Thursday, June 9, 2011

English corner...posted by Caitlyn

At Xiamen, I started going to this event called "English Corner" every Tuesday and Friday at 8pm, next to the Lu Xun statue. Students (and anyone really) come to practice their English. Milano and Eric went too, and we had three giant crowds surrounding each of us. Well, it was like a dozen people each and others wandering around and in other groups. I had two high school students talk to me about the movie "Inception" and ask how relaxing American college life is—as in going to lots of parties and having little homework. Compared to the stringent Chinese high schools, American colleges are on eternal spring breaks.
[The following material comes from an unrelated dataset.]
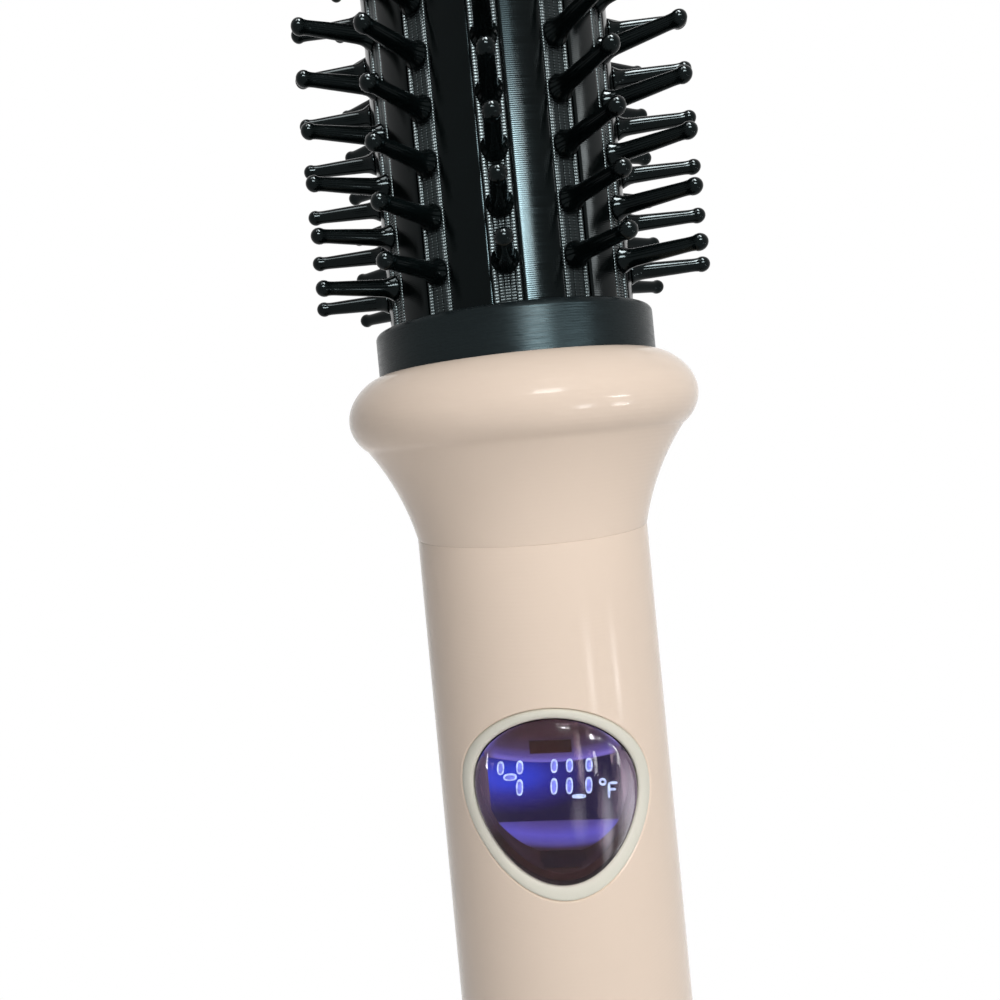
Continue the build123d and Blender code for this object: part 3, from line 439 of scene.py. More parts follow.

The same two students (one boy and one girl) tried to tell me some Chinese history and myths after I said I did not know much about China. One I remember was a story about how a man and a really long beard and it fell off and made the world or land. I probably lost something in translation. The girl had also seen a lot of American movies, and we talked about that movie "The Proposal" with Sandra Bullock and Ryan Reynolds, but neither of us could remember the title at the time. We both thought the movie was funny, though. All the students that talked to me had "English names" (names that they chose or were chosen for them when they began to study English) but I can hardly remember any of them because I talked to so many people.
They all seemed to be very knowledgeable about the politics and history of the United States, often more so than Americans I know. This one guy was asked me, "New York is blue state, yes?" and this other guy watched the show "Boston Legal" and knew terms like civil court, criminal court, attorney, prosecution, defendant, and plaintiff. He asked very intelligent questions about juries, judges, and trial procedure. I also was asked if I thought Republicans and Democrats were hypocritical, because most Republicans are pro-life but pro-death penalty and most Democrats are pro-choice but anti-death penalty. One really wanted to know where Minnesota was (geographically speaking) because he had a teacher that lived there. And they also wanted to know why my city was named Buffalo but we have no buffalo (it’s a good point). Then we were talking about the US economy, the housing bubble, what newspapers I read ("New York Times or Washington Post"?), the yuan-dollar exchange rate, illegal immigration (in the US), Iraq, Afghanistan, Libya, Bush, Obama, books, Christianity, conservatives, liberals...I’m usually there for a good 3 hours, 8pm-11pm. Some people would have to leave every hour but then others would show up. The Boston Legal guy (William, I think his name was) had great English and he also spoke French, I found out, when his friend from France that worked in the Xiamen physics department showed up.
Actually, most of them had pretty good English, even the high school students. I told them it was impressive that they spoke so well because English and Chinese have very little in common, and my Chinese is terrible. Apparently they start learning English in kindergarten. I said maybe we (Americans) should all have to learn Chinese too so it is fair. They thought that was funny. This one older man who came said he doesn't think it's worth it to make ALL Chinese students learn English, because many of them don't end up needing it for their work and don't bother practicing anymore and forget it. I said more Americans should learn other languages but they get lazy because of the "Everyone speaks/should speak English" attitude. They agreed with that, especially the French guy.


  1. This comment has been removed by the author.

  2. Sorry -- I neglected to credit Caitlyn as the author of this excellent post. I have been using first names only for internet privacy, since this is a public blog.